Retrieval of up-to-date product and process documentation can be a terrible waste of time and effort. The goal to eliminate waste (a.k.a. “lean manufacturing”) demands “paperless” manufacturing. A modern, lean manufacturing assembly line will be completely paperless, with computer terminals at each station of the assembly line displaying the most current product information, dimensions, test parameters, and history for each assembly. Even development prototypes for lean manufacturing systems do not use two-dimensional (2-D) paper drawings, but three-dimensional (3-D) electronic images that allow the fit of one part to another to be simulated without the fabrication of physical parts (a potential waste of materials) until their interactions and interfaces (with humans as well as other parts), interferences, and fit tolerances are known.
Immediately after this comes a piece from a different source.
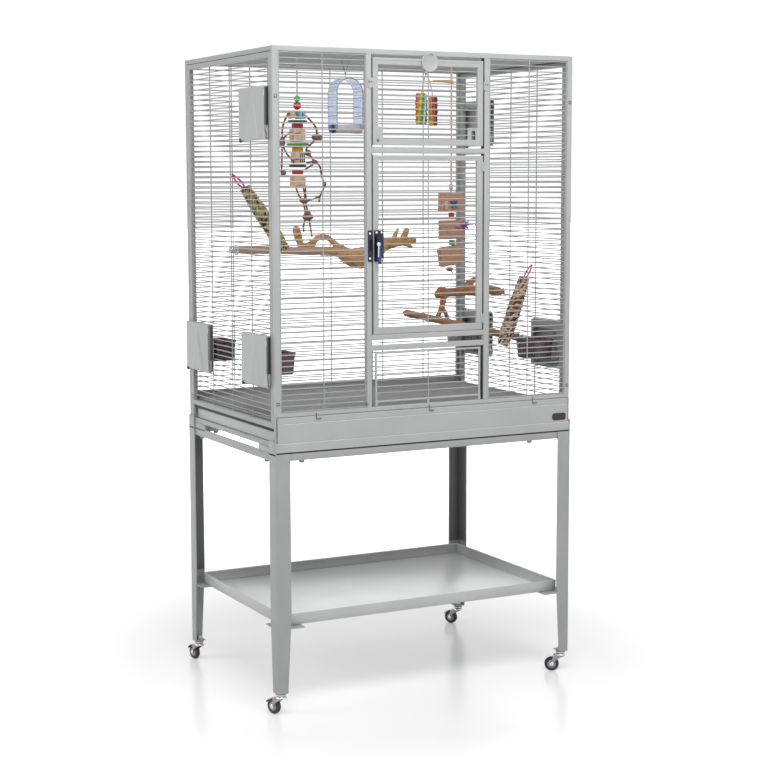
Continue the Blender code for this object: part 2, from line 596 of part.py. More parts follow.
def make_cup(name, sx, sy):
    """Tapered plastic feeding cup with a rolled rim."""
    centre = Vector((sx * sum(CUP_X) / 2, sy * sum(CUP_Y) / 2, 0))
    half_x, half_y = (CUP_X[1] - CUP_X[0]) / 2, (CUP_Y[1] - CUP_Y[0]) / 2
    low, high = CUP_Z
    wall = 0.0025
    rows = [(0.0060, low), (0.0020, high - 0.0050), (0.0, high - 0.0045), (0.0, high),
            (wall + 0.0010, high), (0.0060 + wall, low + wall)]
    shape = bmesh.new()
    rings = []
    for inset, z in rows:
        outline = rounded_outline(half_x - inset, half_y - inset, 0.0120)
        rings.append([shape.verts.new(centre + Vector((u, v, z))) for u, v in outline])
    count = len(rings[0])
    for lower, upper in zip(rings, rings[1:]):
        for i in range(count):
            j = (i + 1) % count
            shape.faces.new((lower[i], lower[j], upper[j], upper[i]))
    shape.faces.new(rings[0])
    shape.faces.new(rings[-1])
    cup = new_object(name, shape)
    finish(cup, BROWN_PLASTIC, smooth=True)
    set_origin(cup, (centre.x, centre.y, low))


# ---------------------------------------------------------------- perches and toys
def make_wall_perch(name, sx, free_end, wall_y, wall_z):
    """Turned perch held to a side wall by a bolt, a washer and a wing nut."""
    inner = Vector((sx * 0.3905, wall_y, wall_z))
    washer = rod((sx * 0.3925, wall_y, wall_z), (sx * 0.3895, wall_y, wall_z), 0.0130, 14)
    bar = rod(inner, free_end, 0.0090, 14)
    bolt = rod((sx * 0.3915, wall_y, wall_z), (sx * 0.4100, wall_y, wall_z), 0.0030, 8)
    nut = rod((sx * 0.4035, wall_y, wall_z), (sx * 0.4085, wall_y, wall_z), 0.0090, 12)
    return finish(combine(name, bar, [washer, bolt, nut]), DOWEL, smooth=True)


def make_branch(name, limbs, mount):
    """Driftwood of tapered limbs, each from a point and radius to another, with its bolt."""
    solids = [rod(start, end, radius, 8, end_radius) for start, radius, end, end_radius in limbs]
    bolts = [rod(start, end, radius, 8) for start, end, radius in mount]
    return finish(combine(name, solids[0], solids[1:] + bolts), DRIFTWOOD)


def make_branches():
    y = 0.050
    left = [((-0.1994, y, 1.1250), 0.0100, (-0.1845, y, 1.0850), 0.0090),
            ((-0.1865, y, 1.0855), 0.0085, (-0.1590, y, 1.0910), 0.0080),
            ((-0.1640, y, 1.0890), 0.0082, (-0.1245, y, 1.1105), 0.0070),
            ((-0.1280, y, 1.1112), 0.0070, (-0.0642, y, 1.0745), 0.0085),
            ((-0.1500, y, 1.0805), 0.0055, (-0.0700, y, 1.0660), 0.0180),
            ((-0.0720, y, 1.0655), 0.0185, (-0.0250, y, 1.0530), 0.0275),
            ((-0.0270, y, 1.0537), 0.0280, (-0.0020, y, 1.0560), 0.0260),
            ((-0.0050, y, 1.0558), 0.0262, (0.0500, y, 1.0870), 0.0165),
            ((0.0470, y, 1.0866), 0.0162, (0.1387, y, 1.0955), 0.0065),
            ((0.0780, y, 1.1000), 0.0080, (0.0878, y, 1.1270), 0.0040),
            ((0.1030, y, 1.0980), 0.0090, (0.1138, y, 1.1230), 0.0080),
            ((0.1020, y, 1.0890), 0.0060, (0.1281, y, 1.0785), 0.0045)]
    bars = wall_levels()
    back_z = min(((a + b) / 2 for a, b in zip(bars, bars[1:])), key=lambda z: abs(z - 1.060))
    back = [((-0.030, y + 0.012, back_z), (-0.030, 0.2600, back_z), 0.0100)]
    make_branch("branch_perch_left", left, back)

    wall_z = between_bars(0.960)
    right = [((0.3905, y, wall_z), 0.0130, (0.300, y, 0.962), 0.0120),
             ((0.310, y, 0.962), 0.0120, (0.205, y, 0.950), 0.0100),
             ((0.300, y, 0.960), 0.0130, (0.312, y + 0.002, 0.992), 0.0090),
             ((0.222, y, 0.953), 0.0100, (0.214, y, 0.912), 0.0080),
             ((0.215, y, 0.920), 0.0080, (0.196, y - 0.002, 0.884), 0.0060),
             ((0.214, y, 0.918), 0.0080, (0.236, y + 0.002, 0.884), 0.0060)]
    bolt = [((0.3895, y, wall_z), (0.4100, y, wall_z), 0.0030),
            ((0.4035, y, wall_z), (0.4085, y, wall_z), 0.0090)]
    make_branch("branch_perch_right", right, bolt)


def make_seed_stick(name, top, bottom, radius, wall_point):
    """Woven chew stick, slimmer at its ends, with a loop of cord to the side wall."""
    top, bottom = Vector(top), Vector(bottom)
    along = top - bottom
    length = along.length
    place = Matrix.Translation(bottom) @ along.to_track_quat("Z", "Y").to_matrix().to_4x4()
    profile = [(0, 0), (radius * 0.78, 0), (radius, 0.040), (radius, 0.65 * length),
               (radius * 0.74, length), (0, length)]
    loop = rod(wall_point, top - along.normalized() * 0.004, 0.0030, 8)
    return finish(combine(name, turned(profile, place, 14), [loop]), SEED)


def strung(name, look, line, line_radius, beads, pivot):
    """Toy threaded on a line. beads holds boxes and rods that the line passes through."""
    string = rod(line[0], line[1], line_radius, 8)
    toy = finish(combine(name, string, beads), look)
    set_origin(toy, pivot)


def make_toys():
    x = -0.217
    beads = [rod((x, 0, z0), (x, 0, z1), radius, 12) for z0, z1, radius in
             ((1.4395, 1.4550, 0.0085), (1.4220, 1.4385, 0.0105), (1.3870, 1.3960, 0.0240),
              (1.3760, 1.3865, 0.0140), (1.3310, 1.3420, 0.0270), (1.3180, 1.3300, 0.0140),
              (1.2790, 1.2900, 0.0210), (1.2625, 1.2780, 0.0140), (1.1550, 1.1700, 0.0120))]
    beads += [box((x - 0.020, x + 0.020), (-0.012, 0.012), (1.3975, 1.4200)),
              box((x - 0.016, x + 0.016), (-0.014, 0.014), (1.3440, 1.3740)),
              box((x - 0.013, x + 0.013), (-0.013, 0.013), (1.2920, 1.3160)),
              box((x - 0.015, x + 0.015), (-0.015, 0.015), (1.2330, 1.2610))]
    strung("bead_toy", TOY, ((x, 0, 1.1100), (x, 0, HANG_Z)), 0.0030, beads, (x, 0, HANG_Z))

    x = 0.216
    blocks = [box((x - 0.031, x + 0.031), (-0.012, 0.012), (1.1680, 1.2170)),
              rod((x, 0, 1.1555), (x, 0, 1.1670), 0.0080, 12),
              box((x - 0.033, x + 0.033), (-0.012, 0.012), (1.0990, 1.1470)),
              rod((x, 0, 1.0820), (x, 0, 1.0970), 0.0080, 12),
              box((x - 0.033, x + 0.033), (-0.012, 0.012), (1.0330, 1.0800)),
              rod((x, 0, 1.0180), (x, 0, 1.0300), 0.0080, 12)]
    strung("block_toy", TOY, ((x, 0, 1.0060), (x, 0, HANG_Z)), 0.0035, blocks, (x, 0, HANG_Z))

    x = 0.142
    pair = [rod((0.128, 0, 1.3900), (0.128, 0, 1.4680), 0.0165, 14),
            rod((0.163, 0, 1.3860), (0.163, 0, 1.4610), 0.0130, 14),
            rod((x, 0, 1.5180), (0.128, 0, 1.4620), 0.0020, 8),
            rod((x, 0, 1.5180), (0.163, 0, 1.4550), 0.0020, 8)]
    strung("woven_toy", TOY, ((x, 0, 1.5160), (x, 0, HANG_Z)), 0.0025, pair, (x, 0, HANG_Z))
    make_swing()


def make_swing():
    """Arched plastic swing with a perch across it, hung from a wire hook."""
    x, half, crown = -0.0855, 0.0430, 1.4560
    perch = rod((x - half - 0.006, 0, 1.3780), (x + half + 0.006, 0, 1.3780), 0.0090, 14)
    arch = [Vector((x + half * math.cos(math.pi * i / 12), 0, crown + half * math.sin(math.pi * i / 12)))
            for i in range(13)]
    spine = [Vector((x + half, 0, 1.3700))] + arch + [Vector((x - half, 0, 1.3700))]
    shape = bmesh.new()
    rings = []
    for i, point in enumerate(spine):
        before, after = spine[max(i - 1, 0)], spine[min(i + 1, len(spine) - 1)]
        across = (after - before).normalized().cross(Vector((0, 1, 0)))
        corners = [(-0.0035, -0.0045), (0.0035, -0.0045), (0.0035, 0.0045), (-0.0035, 0.0045)]
        rings.append([shape.verts.new(point + across * u + Vector((0, v, 0))) for u, v in corners])
    for lower, upper in zip(rings, rings[1:]):
        for i in range(4):
            shape.faces.new((lower[i], lower[(i + 1) % 4], upper[(i + 1) % 4], upper[i]))
    shape.faces.new(rings[0])
    shape.faces.new(rings[-1])
    bow = new_object("bow", shape)
    hook = rod((x, 0, crown + half - 0.002), (x, 0, HANG_Z), 0.0015, 8)
    swing = finish(combine("swing", bow, [perch, hook]), BLUE_PLASTIC)
    set_origin(swing, (x, 0, HANG_Z))


def main():
    clear_scene()
    for corner, (sx, sy, heading) in CASTERS.items():
        make_leg("leg_" + corner, sx, sy)
        make_caster(corner, sx, sy, heading)
    make_side_rail("stand_rail_left", -1)
    make_side_rail("stand_rail_right", 1)
    make_end_rail("stand_rail_front", -1)
    make_end_rail("stand_rail_back", 1)
    make_shelf()
    make_base()
    make_tray()
    make_grate()
    make_side_panel("left_panel", -1, LEFT_HOODS)
    make_side_panel("right_panel", 1, RIGHT_HOODS)
    make_back_panel()
    make_top_panel()
    make_front_frame()
    make_front_grille("front_left_grille", -1)
    make_front_grille("front_right_grille", 1)
    make_doors()
    make_latches()
    for side, sx, hoods in (("left", -1, LEFT_HOODS), ("right", 1, RIGHT_HOODS)):
        for level, end in hoods:
            make_hood("feeder_door_%s_%s_%s" % (side, level, end), sx, level, end)
        for end, sy in (("front", -1), ("rear", 1)):
            make_cup("feeder_cup_%s_%s" % (side, end), sx, sy)
    make_wall_perch("dowel_perch_left", -1, (-0.147, -0.007, 1.076), -0.020, between_bars(1.078))
    make_wall_perch("dowel_perch_right", 1, (0.075, 0.000, 0.915), -0.045, between_bars(0.835))
    make_branches()
    make_seed_stick("seed_stick_left", (-0.3635, -0.012, 1.2326), (-0.2727, -0.043, 1.0818), 0.0195,
                    (-0.3930, -0.0045, 1.2649))
    make_seed_stick("seed_stick_right", (0.3693, -0.112, 1.0016), (0.3107, -0.102, 0.8274), 0.0200,
                    (0.3930, -0.110, 1.0330))
    make_toys()


main()
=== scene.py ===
"""Looks of the flight cage on its stand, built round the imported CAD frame.

Metres, in the frame's own axes: X along the front, the front faces -Y, Z up.
Every wall is drawn in a plane of its own, with u across, v up and w out of the cage.
"""
import math
import random

import bmesh
import bpy
from mathutils import Matrix, Vector, noise


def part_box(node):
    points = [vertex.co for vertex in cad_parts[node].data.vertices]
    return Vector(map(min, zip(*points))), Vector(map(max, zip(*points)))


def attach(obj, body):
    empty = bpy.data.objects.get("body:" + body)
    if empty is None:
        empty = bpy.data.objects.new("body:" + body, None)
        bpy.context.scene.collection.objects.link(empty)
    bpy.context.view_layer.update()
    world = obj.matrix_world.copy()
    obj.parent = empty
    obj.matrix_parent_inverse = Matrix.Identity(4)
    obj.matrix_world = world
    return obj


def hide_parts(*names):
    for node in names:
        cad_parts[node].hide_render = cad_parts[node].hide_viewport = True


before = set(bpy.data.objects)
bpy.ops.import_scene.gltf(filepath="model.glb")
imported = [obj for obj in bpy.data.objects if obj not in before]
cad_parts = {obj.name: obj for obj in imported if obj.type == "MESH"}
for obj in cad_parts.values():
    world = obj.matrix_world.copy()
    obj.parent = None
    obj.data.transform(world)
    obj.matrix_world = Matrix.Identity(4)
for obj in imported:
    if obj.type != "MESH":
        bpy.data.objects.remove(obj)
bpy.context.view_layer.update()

# ---------------------------------------------------------------- driving dimensions
HALF_W = 0.4025          # half the width of the cage body
HALF_D = 0.2725          # half its depth
HEIGHT = 1.550           # floor to roof
TUBE = 0.012             # square tube of the walls
POST = 0.017             # width of a front corner post
STILE = 0.016            # width of a wall's upright
TOP_Z = HEIGHT - 0.012
SIDE_TOP_Z = HEIGHT - 0.024
WIRE_R = 0.00140         # radius of a wire
WELD = 0.0017            # distance between the planes of crossing wires
WALL_PITCH = 0.0128
FRONT_PITCH = 0.0132
DOOR_PITCH = 0.0150
FLOOR_PITCH = 0.0127
WIRE_ZONE_Z = 0.6920
FRONT_Z = (0.7070, 0.7170)
RAILS_Z = ((0.8500, 0.8630), (0.8750, 0.8880), (1.3120, 1.3240))
CENTRE_POSTS = ((-0.1700, -0.1530), (0.1515, 0.1685))
RIM = 0.0030             # border of a front grille, which narrows its post by as much
HANG_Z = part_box("swing")[1].z
HOOD_DEPTH = 0.0120
CORNERS = {"front_left": (-1, -1, 113.0), "back_left": (-1, 1, 102.0),
           "front_right": (1, -1, 148.0), "back_right": (1, 1, 122.0)}

# caster: how far the axle lies behind the stem, the wheel's radius and half its width
TRAIL, WHEEL_R, WHEEL_HALF = 0.0220, 0.0185, 0.0060

# feeder hoods: their heights, and where each side wall has them
HOOD_Z = {"upper": (1.3405, 1.4625), "lower": (0.7735, 0.8945)}
HOODS = {"left": (("upper", "front"), ("lower", "front"), ("lower", "rear")),
         "right": (("upper", "rear"), ("lower", "front"), ("lower", "rear"))}
# how often each of a chew stick's three strips is drawn
STRIP_WEIGHTS = (5, 4, 3)

# planes of the five wire walls: local u, v, w to the world
FRONT = Matrix(((1, 0, 0, 0), (0, 0, -1, -HALF_D), (0, 1, 0, 0), (0, 0, 0, 1)))
BACK = Matrix(((-1, 0, 0, 0), (0, 0, 1, HALF_D), (0, 1, 0, 0), (0, 0, 0, 1)))
LEFT = Matrix(((0, 0, -1, -HALF_W), (-1, 0, 0, 0), (0, 1, 0, 0), (0, 0, 0, 1)))
RIGHT = Matrix(((0, 0, 1, HALF_W), (1, 0, 0, 0), (0, 1, 0, 0), (0, 0, 0, 1)))
ROOF = Matrix(((1, 0, 0, 0), (0, 1, 0, 0), (0, 0, 1, HEIGHT), (0, 0, 0, 1)))
WORLD = Matrix.Identity(4)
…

How many sets of drawings are needed? The lean answer is “none.”
When applied to electronics manufacturing, these principles remain essentially the same as for mechanical systems. Interchangeable electronic parts, by the thousands, conveyorized assembly line production, JIT (Just In Time), TPS (Toyota Production System), TQM (Total Quality Management), and Supply Chain Management, are all critical lean manufacturing tools used in the EMPF and other modern electronics manufacturing plants. Superimposed on these tools are the basic tenets of Design for Manufacturing, Design for Assembly, and Design for Test, which augment the general principles of Lean Manufacturing and have become extremely sophisticated disciplines in the electronics manufacturing field. Manufacturing process development at the EMPF is centered on these lean manufacturing principles. The result has been the continued central role of the EMPF in Navy ManTech development.